The other "HTAP at the core" goal of our current research is to build bitemporality in the large. Using sophisticated temporal indexes based on decades of research the next XTDB query engine will go beyond as-of and as-at queries to allow users the ability to query across time on the bitemporal plane. In concrete terms, this means that database users can answer complex temporal questions on their operational data ("for what past interval were these 5000 contracts all active at once?"). This is vastly preferable to loading everything into a time-series database and operating on stale, incomplete, or centrally-managed data warehouses — the antithesis of data mesh.
This HTAP research has one final consequence: Separation of Storage and Compute (SoSaC). With large (potentially infinite) data sets stored as immutable, temporal records forever, we can no longer assume that every XTDB node will carry the entire database with it all the time. Object storage must be permitted to live elsewhere, on cheap disks, while database nodes come and go as necessary.
How do tools enable the groovy dream of Data Mesh?

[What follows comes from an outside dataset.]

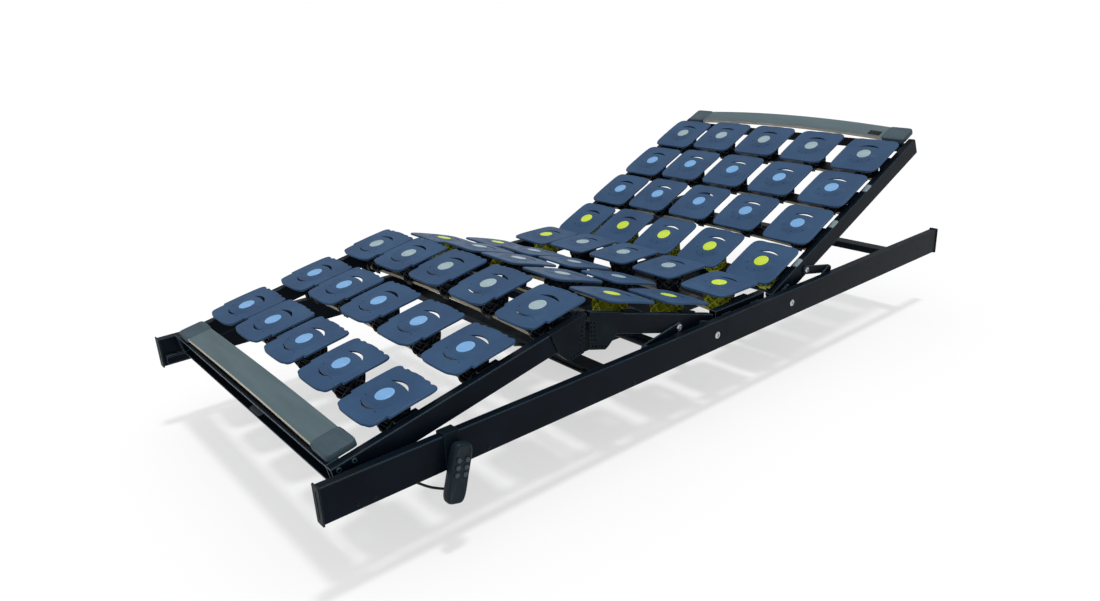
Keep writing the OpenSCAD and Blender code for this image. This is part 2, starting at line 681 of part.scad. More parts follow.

Data Mesh places some futuristic demands on your organization. Teams need to trust and collaborate, basing that trust on the honest, high-quality data they get from one another. The data mesh dream can’t be fulfilled without a small leap of faith into the world of decentralized ownership and worker empathy. By starting small, organizational changes can come hand-in-hand with architectural changes.
But the technology? It underpins the rest. Teams cannot trust one another’s data if they continue to rely on unqueryable audit logs as "sources of truth". The truth of a team’s data must be preeminant. Tools like Kafka and XTDB are finding their way into most companies, bit by bit. Most teams will trust concrete tools first. Only once they’ve grounded themselves in ubiquitous, immutable, temporal, self-describing, operational/analytical data will they learn to lean into the data mesh vibe.